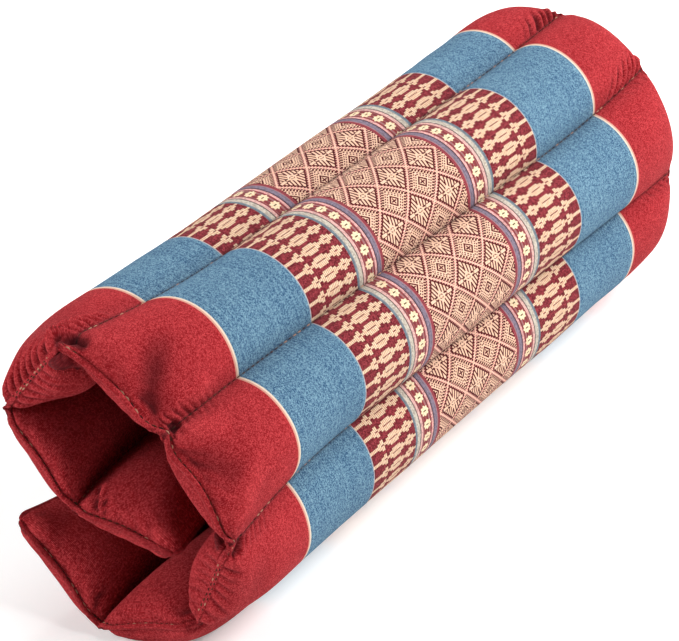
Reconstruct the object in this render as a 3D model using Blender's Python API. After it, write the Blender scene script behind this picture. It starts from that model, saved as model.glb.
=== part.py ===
"""Rolled channel mat: a filled cotton cushion with eight sewn channels, rolled up lengthwise.

The roll's axis is X. A section is drawn as seen from the near end (the -X end), with
"right" along -Y and "up" along +Z, and is held in complex numbers: right + 1j * up.
The origin is at the middle of the underside, on the floor.
"""

from collections import namedtuple

import bpy
import numpy as np

# Driving dimensions, in metres and degrees
LENGTH = 0.459
SEAM_LIP = 0.003
STITCHED_THICKNESS = 0.003
MIDDLE_WIDTH = 0.057
END_TAPER = 0.060
END_FULLNESS = 3.0
END_FLARE = 0.127
SEAM_DRAW_IN = 0.0025
FREE_CORNER_RADIUS = 0.010
TWIST = 11.5
REST_TURN = -7.0
FLAT_DEPTH = 0.0055
INNER_SLOPE_LIMIT = 50.0
INNER_SLOPE_CLEARANCE = 5.0

# Widths of the woven bands of the outer cover, from an end seam towards the middle
RED_BAND = 0.061
BLUE_BAND = 0.0615
TILE_BAND = 0.042
BORDER_BAND = 0.025

# The channels in order from the roll's inner free edge to its outer free edge. A heading is
# the direction, in degrees, in which the roll goes on from one stitch line to the next; a
# width is the straight distance between them at an end seam; rise is the outer crown's height.
Channel = namedtuple("Channel", "name near_heading heading far_heading near_width far_width rise")
CHANNELS = (
    Channel("tongue", 177.0, 170.5, 168.0, 0.0645, 0.0625, 0.0170),
    Channel("inner_wall", 131.5, 127.5, 128.5, 0.0600, 0.0630, 0.0170),
    Channel("left_side", 53.0, 34.0, 28.5, 0.0660, 0.0580, 0.0200),
    Channel("top", -31.5, -24.5, -20.0, 0.0665, 0.0570, 0.0205),
    Channel("shoulder", -49.5, -69.0, -71.0, 0.0615, 0.0640, 0.0205),
    Channel("right_side", -112.0, -99.5, -109.0, 0.0610, 0.0585, 0.0190),
    Channel("base", -160.5, -168.5, -161.5, 0.0615, 0.0610, 0.0210),
    Channel("flap", -219.5, -222.5, -229.5, 0.0670, 0.0620, 0.0190),
)

# Mesh fineness
CROWN_STEPS = 8
TAPER_STATIONS = (-SEAM_LIP, 0.0, 0.003, 0.008, 0.016, 0.027, 0.042)

# Colours, roughness
CLOTHS = {
    "red_canvas": ((0.43, 0.017, 0.026), 0.85),
    "blue_weave": ((0.095, 0.26, 0.42), 0.85),
    "tile_weave": ((0.38, 0.09, 0.08), 0.80),
    "centre_weave": ((0.52, 0.24, 0.17), 0.80),
}


def clear_scene():
    for old in list(bpy.data.objects):
        bpy.data.objects.remove(old, do_unlink=True)


def column(field):
    """One column of the channel table as an array."""
    return np.array([getattr(channel, field) for channel in CHANNELS])


def band_edges():
    """Distances from a near or far end seam at which the outer cover's bands change."""
    return np.cumsum((RED_BAND, BLUE_BAND, TILE_BAND, BORDER_BAND))


def stations():
    """Places along the roll, from the near lip to the far lip, close together at the ends."""
    half = np.concatenate((TAPER_STATIONS, band_edges(), (RED_BAND + BLUE_BAND / 2,)))
    return np.unique(np.round(np.concatenate((half, (LENGTH / 2,), LENGTH - half)), 5))


def end_weights(place):
    """How strongly a section follows the near and the far end: a square law over END_FLARE."""
    near = np.clip(1 - place / END_FLARE, 0, 1) ** 2
    far = np.clip(1 - (LENGTH - place) / END_FLARE, 0, 1) ** 2
    return near, far


def free_corner_pull(place):
    """Distance that the mat's rounded free corners draw its two free edges in."""
    from_lip = np.clip(np.minimum(place, LENGTH - place) + SEAM_LIP, 0, FREE_CORNER_RADIUS)
    return FREE_CORNER_RADIUS - np.sqrt(FREE_CORNER_RADIUS**2 - (FREE_CORNER_RADIUS - from_lip) ** 2)


def stitch_corners(place):
    """The nine stitch points of a section and the eight headings between them."""
    near, far = end_weights(place)
    heading = column("heading") + TWIST * (0.5 - place / LENGTH)
    heading += near * (column("near_heading") - column("heading") - TWIST / 2)
    heading += far * (column("far_heading") - column("heading") + TWIST / 2)
    width = MIDDLE_WIDTH + near * (column("near_width") - MIDDLE_WIDTH)
    width += far * (column("far_width") - MIDDLE_WIDTH)
    directions = np.exp(1j * np.radians(heading + REST_TURN))
    corners = np.concatenate(([0], np.cumsum(width * directions)))
    corners -= corners.mean()
    pull = free_corner_pull(place)
    corners[0] += pull * directions[0]
    corners[-1] -= pull * directions[-1]
    return corners, heading


def crown_share(place):
    """Share of the full crown at a place: a quarter superellipse over the end taper, then 1."""
    from_seam = np.clip(np.minimum(place, LENGTH - place) / END_TAPER, 0, 1)
    return (1 - (1 - from_seam) ** END_FULLNESS) ** (1 / END_FULLNESS)


def outer_crown(start, end, rise):
    """Points of a circular arc of the given rise on the chord from start to end, end left out."""
    chord = end - start
    half_angle = 2 * np.arctan(2 * rise / abs(chord)) + 1e-6
    turn = half_angle * np.linspace(-1, 1, CROWN_STEPS + 1)[:-1]
    along = 0.5 + 0.5 * np.sin(turn) / np.sin(half_angle)
    height = 0.5 * (np.cos(turn) - np.cos(half_angle)) / np.sin(half_angle)
    return start + chord * (along + 1j * height)


def inner_crown(start, end, start_slope, end_slope):
    """Points of a cubic bulge on the inner side, which leaves each stitch line at its slope."""
    chord = end - start
    along = np.linspace(0, 1, CROWN_STEPS + 1)[:-1]
    height = start_slope * along * (1 - along) ** 2 + end_slope * along**2 * (1 - along)
    return start + chord * (along - 1j * height)


def inner_slopes(heading):
    """Slope of the inner cover at each stitch line, held back where the roll bends sharply."""
    turn = np.concatenate(([0], -np.diff(heading), [0]))
    room = 90 - turn / 2 - INNER_SLOPE_CLEARANCE
    return np.tan(np.radians(np.minimum(room, INNER_SLOPE_LIMIT)))


def corner_normals(corners):
    """Unit directions out of the roll at the stitch points: the mean of both sides' normals."""
    sides = 1j * np.diff(corners)
    sides /= abs(sides)
    normals = np.concatenate((sides[:1], sides[:-1] + sides[1:], sides[-1:]))
    return normals / abs(normals)


def section(place):
    """Outer and inner outline of the mat at a place, each from inner to outer free edge."""
    corners, heading = stitch_corners(place)
    lift = corner_normals(corners) * STITCHED_THICKNESS / 2
    share = crown_share(place)
    rises = column("rise") * share
    slopes = inner_slopes(heading) * share
    outside, inside = corners + lift, corners - lift
    outer = [outer_crown(outside[i], outside[i + 1], rises[i]) for i in range(len(CHANNELS))]
    inner = [
        inner_crown(inside[i], inside[i + 1], slopes[i], slopes[i + 1]) for i in range(len(CHANNELS))
    ]
    return np.append(np.concatenate(outer), outside[-1]), np.append(np.concatenate(inner), inside[-1])


def seam_shift(place):
    """Distance that the end seams are drawn in between the stitch lines, fading inwards."""
    across = np.append(np.tile(np.arange(CROWN_STEPS) / CROWN_STEPS, len(CHANNELS)), 0)
    fade = 1 - np.clip(np.minimum(place, LENGTH - place) / END_TAPER, 0, 1)
    towards_middle = np.sign(LENGTH / 2 - place)
    return SEAM_DRAW_IN * fade * towards_middle * np.sin(np.pi * across) ** 2


def roll_points():
    """All points of the mat as stations x ring x 3, resting on the floor and centred over 0, 0."""
    rings = []
    for place in stations():
        outer, inner = section(place)
        outline = np.concatenate((outer, inner[::-1]))
        shift = seam_shift(place)
        along = place + np.concatenate((shift, shift[::-1]))
        rings.append(np.stack((along, -outline.real, outline.imag), axis=1))
    points = np.array(rings)
    points[..., 2] -= points[..., 2].min() + FLAT_DEPTH
    points[..., 2] = np.maximum(points[..., 2], 0)
    low, high = points.min(axis=(0, 1)), points.max(axis=(0, 1))
    points[..., :2] -= (low[:2] + high[:2]) / 2
    return points


def roll_faces(station_count, ring_count):
    """Quads along the roll, then a strip of quads across the mat's thickness at each end."""
    station, corner = np.meshgrid(np.arange(station_count - 1), np.arange(ring_count), indexing="ij")
    after = (corner + 1) % ring_count
    here, there = station * ring_count, (station + 1) * ring_count
    sides = np.stack((here + corner, here + after, there + after, there + corner), axis=-1)
    pair = np.arange(ring_count // 2 - 1)
    opposite = ring_count - 1 - pair
    near_cap = np.stack((pair, opposite, opposite - 1, pair + 1), axis=-1)
    far_cap = near_cap[:, ::-1] + (station_count - 1) * ring_count
    return np.concatenate((sides.reshape(-1, 4), near_cap, far_cap))


def cloth_of_faces(ring_count):
    """Index of the cloth on each face: bands on the outer cover, red canvas everywhere else."""
    middles = (stations()[:-1] + stations()[1:]) / 2
    depth = np.minimum(middles, LENGTH - middles)
    band = np.searchsorted(band_edges()[:-1], depth)
    outer = np.arange(ring_count) < ring_count // 2 - 1
    on_sides = np.where(outer[None, :], band[:, None], 0)
    return np.concatenate((on_sides.ravel(), np.zeros(2 * (ring_count // 2 - 1), dtype=int)))


def cloth_material(name, colour, roughness):
    material = bpy.data.materials.new(name)
    material.use_nodes = True
    shader = material.node_tree.nodes["Principled BSDF"]
    shader.inputs["Base Color"].default_value = (*colour, 1)
    shader.inputs["Roughness"].default_value = roughness
    shader.inputs["Metallic"].default_value = 0
    material.diffuse_color = (*colour, 1)
    return material


def make_cushion(collection):
    points = roll_points()
    station_count, ring_count = points.shape[:2]
    faces = roll_faces(station_count, ring_count)
    mesh = bpy.data.meshes.new("cushion")
    mesh.from_pydata(points.reshape(-1, 3).tolist(), [], faces.tolist())
    for name, (colour, roughness) in CLOTHS.items():
        mesh.materials.append(cloth_material(name, colour, roughness))
    mesh.polygons.foreach_set("material_index", cloth_of_faces(ring_count).astype(np.int32))
    mesh.validate()
    mesh.shade_smooth()
    mesh.set_sharp_from_angle(angle=np.radians(50))
    cushion = bpy.data.objects.new("cushion", mesh)
    collection.objects.link(cushion)
    return cushion


def main():
    clear_scene()
    collection = bpy.data.collections.new("rolled_meditation_cushion")
    bpy.context.scene.collection.children.link(collection)
    make_cushion(collection)


main()
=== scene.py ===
"""Looks of a rolled meditation cushion: a kapok mat of eight sewn channels, rolled up lengthwise.

The roll's axis is X. A section is drawn as seen from the near end (the -X end), with
"right" along -Y and "up" along +Z, and is held in complex numbers: right + 1j * up.
Lengths are in metres, but in millimetres in the materials and where a comment says so.
"""

from functools import partial, partialmethod, reduce
from types import SimpleNamespace

import bpy
import numpy as np
from mathutils import Matrix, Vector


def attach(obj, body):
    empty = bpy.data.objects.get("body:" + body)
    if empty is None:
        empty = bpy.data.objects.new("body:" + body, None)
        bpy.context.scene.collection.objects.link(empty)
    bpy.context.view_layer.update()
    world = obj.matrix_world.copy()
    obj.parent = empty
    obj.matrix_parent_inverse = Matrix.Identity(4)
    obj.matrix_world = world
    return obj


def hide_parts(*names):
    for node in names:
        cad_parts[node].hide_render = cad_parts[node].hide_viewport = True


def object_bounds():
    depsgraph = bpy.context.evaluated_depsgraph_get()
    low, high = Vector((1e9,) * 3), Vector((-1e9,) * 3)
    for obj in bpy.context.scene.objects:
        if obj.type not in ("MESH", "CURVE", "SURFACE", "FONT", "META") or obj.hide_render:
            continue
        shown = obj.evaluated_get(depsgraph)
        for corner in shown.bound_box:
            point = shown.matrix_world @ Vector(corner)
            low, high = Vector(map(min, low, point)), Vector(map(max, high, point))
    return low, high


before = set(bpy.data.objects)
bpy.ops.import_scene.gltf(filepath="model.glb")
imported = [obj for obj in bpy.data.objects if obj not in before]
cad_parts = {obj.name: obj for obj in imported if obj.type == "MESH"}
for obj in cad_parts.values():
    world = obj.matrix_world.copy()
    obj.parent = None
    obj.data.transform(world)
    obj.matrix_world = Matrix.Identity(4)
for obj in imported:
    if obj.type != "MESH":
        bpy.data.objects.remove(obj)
cad_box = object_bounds()

# The roll's driving sizes, in metres and degrees, as in the part's source
LENGTH = 0.459
SEAM_LIP = 0.003
STITCHED_THICKNESS = 0.003
MIDDLE_WIDTH = 0.057
END_TAPER = 0.060
END_FULLNESS = 3.0
END_FLARE = 0.127
FREE_CORNER_RADIUS = 0.010
TWIST = 11.5
REST_TURN = -7.0
INNER_SLOPE_LIMIT = 50.0
INNER_SLOPE_CLEARANCE = 5.0


def columns(names, *rows):
    """A table as arrays, one for each of its named columns."""
    return SimpleNamespace(**dict(zip(names.split(), map(np.array, zip(*rows)))))


# The channels in order from the roll's inner free edge to its outer free edge. Headings in
# degrees, widths and rises in metres, as in the part's source.
CHANNELS = columns(
    "name near_heading heading far_heading near_width far_width rise",
    ("tongue", 177.0, 170.5, 168.0, 0.0645, 0.0625, 0.0170),
    ("inner_wall", 131.5, 127.5, 128.5, 0.0600, 0.0630, 0.0170),
    ("left_side", 53.0, 34.0, 28.5, 0.0660, 0.0580, 0.0200),
    ("top", -31.5, -24.5, -20.0, 0.0665, 0.0570, 0.0205),
    ("shoulder", -49.5, -69.0, -71.0, 0.0615, 0.0640, 0.0205),
    ("right_side", -112.0, -99.5, -109.0, 0.0610, 0.0585, 0.0190),
    ("base", -160.5, -168.5, -161.5, 0.0615, 0.0610, 0.0210),
    ("flap", -219.5, -222.5, -229.5, 0.0670, 0.0620, 0.0190),
)
COUNT = len(CHANNELS.name)

# How each channel's near end is sewn shut. Fullness: how bluntly each cover closes on the end
# seam. In millimetres: dip is how far the seam is drawn in between its corners, lip the cloth
# beyond its stitches, pleats the height of each cover's gathers. Samples: mesh points across it.
FINISHES = columns(
    "outer_fullness inner_fullness dip lip outer_pleats inner_pleats samples",
    (2.8, 2.4, 2.5, 3.2, 0.8, 1.0, 34),
    (2.8, 2.6, 2.0, 1.8, 0.6, 0.5, 22),
    (3.1, 4.0, 2.0, 0.5, 4.8, 2.8, 60),
    (1.7, 3.2, 2.5, 3.6, 0.5, 0.5, 40),
    (1.7, 4.5, 4.5, 2.8, 0.7, 0.5, 38),
    (3.1, 4.5, 2.0, 0.5, 2.1, 1.3, 58),
    (2.7, 2.6, 2.5, 2.2, 0.6, 0.7, 22),
    (3.0, 2.4, 2.5, 2.6, 0.6, 0.9, 24),
)
POINTS_PER_PLEAT = 6
CORNER_FULLNESS = 3.8

# The far end's dip, lip and gathers, in millimetres, alike in all its channels
FAR_DIP = 2.5
FAR_LIP = 2.5
FAR_PLEATS = 0.3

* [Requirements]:
Reproduce exactly the lines from the line with "mesh.shade_smooth()" through the line with "cad_parts[node].hide_render = cad_parts[node].hide_viewport", both end lines included, and only those lines.

* [Task output]:
    mesh.shade_smooth()
    mesh.set_sharp_from_angle(angle=np.radians(50))
    cushion = bpy.data.objects.new("cushion", mesh)
    collection.objects.link(cushion)
    return cushion


def main():
    clear_scene()
    collection = bpy.data.collections.new("rolled_meditation_cushion")
    bpy.context.scene.collection.children.link(collection)
    make_cushion(collection)


main()
=== scene.py ===
"""Looks of a rolled meditation cushion: a kapok mat of eight sewn channels, rolled up lengthwise.

The roll's axis is X. A section is drawn as seen from the near end (the -X end), with
"right" along -Y and "up" along +Z, and is held in complex numbers: right + 1j * up.
Lengths are in metres, but in millimetres in the materials and where a comment says so.
"""

from functools import partial, partialmethod, reduce
from types import SimpleNamespace

import bpy
import numpy as np
from mathutils import Matrix, Vector


def attach(obj, body):
    empty = bpy.data.objects.get("body:" + body)
    if empty is None:
        empty = bpy.data.objects.new("body:" + body, None)
        bpy.context.scene.collection.objects.link(empty)
    bpy.context.view_layer.update()
    world = obj.matrix_world.copy()
    obj.parent = empty
    obj.matrix_parent_inverse = Matrix.Identity(4)
    obj.matrix_world = world
    return obj


def hide_parts(*names):
    for node in names:
        cad_parts[node].hide_render = cad_parts[node].hide_viewport = True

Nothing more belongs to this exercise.